L’Eventail de Lady Windermere, Ernst Lubitsch, Editions Montparnasse

De la comédie d’Oscar Wilde, Lubitsch fait de L’Eventail de Lady Windermere un film profondément émouvant. Au cœur de grande société bourgeoise, la jeune Lady Windermere redoute que son mari n’entretienne une relation avec une autre femme. Entre confiance absolue en son époux et doutes insufflés par un jeune et séduisant ami qui la convoite, le monde et les certitudes de Lady Windermere menacent de s’effondrer. Quiproquos et fausses vérités s’exacerbent au sein d’immenses décors et belles fourrures sur fond de commérages et d’hypocrisie générale. Lubitsch ne cherche pas à retranscrire l’extrême vivacité et précision des dialogues de Wilde. L’Eventail de Lady Windermere comporte très peu d’intertitres. Tout se comprend par la mise en scène et le jeu des acteurs : leur place dans le cadre, le jeu des regards, quelques gros plans sur des gestes suffisent à décrire une situation et des sentiments complexes. Lubitsch est un maître de la suggestion. Dans ses films, l’image fait souvent sens de façon bien plus forte que la parole. Là où l’humanité chez Wilde s’incarnait dans les mots, Lubitsch l’amène dans chaque image, à chaque plan. Dans ce drame, chacun des personnages perdra une certaine légèreté, mais comme toujours chez Lubitsch, c’est une sorte de prix à payer pour que se révèle et éclate la sincérité des sentiments. D’archétypaux, les personnages redeviennent humains, moins candides peut-être, mais plus tendres et généreux.

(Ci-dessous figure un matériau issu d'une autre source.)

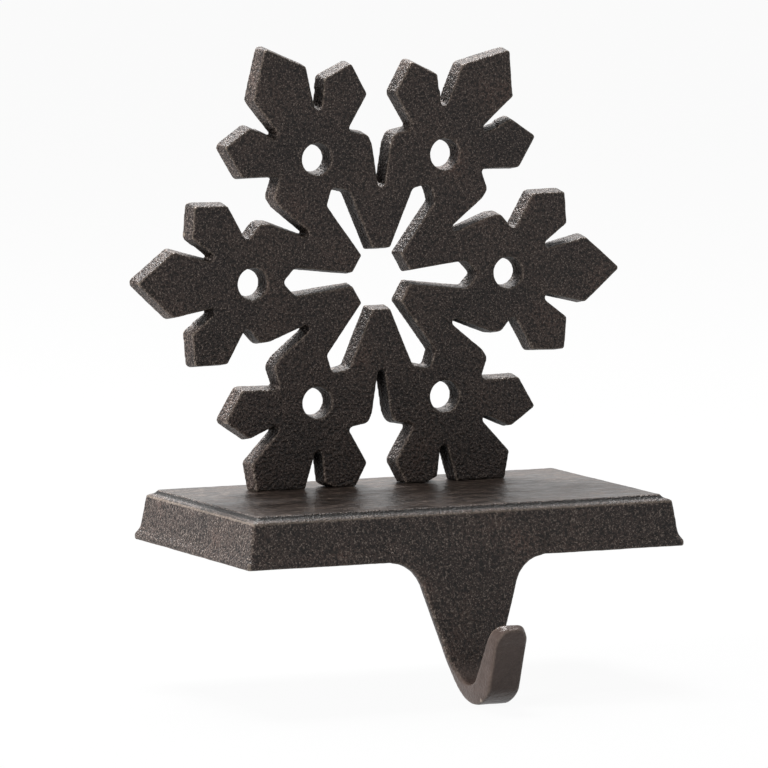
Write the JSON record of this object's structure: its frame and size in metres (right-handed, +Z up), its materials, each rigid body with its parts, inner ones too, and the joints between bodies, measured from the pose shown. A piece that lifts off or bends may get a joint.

Ils s’aiment et nous les aimons en retour. Avec en prime un portrait de femme d’une grande modernité et un happy end décapant.
 

Bonus : deux documentaires. Dans Oscar Wilde, de la scène à l’écran (7 min), la comédienne Geneviève Casile évoquent les différences nombreuses entre la pièce et le film. Lubitsch, le patron (52 min) est une assez belle introduction pour qui ne connaît pas le réalisateur. Ce portrait qui fait la part belle aux extraits revient sur la filmographie du maître et sur sa manière de travailler, commentée par des historiens du cinéma et des réalisateurs (Benoît Jacquot notamment).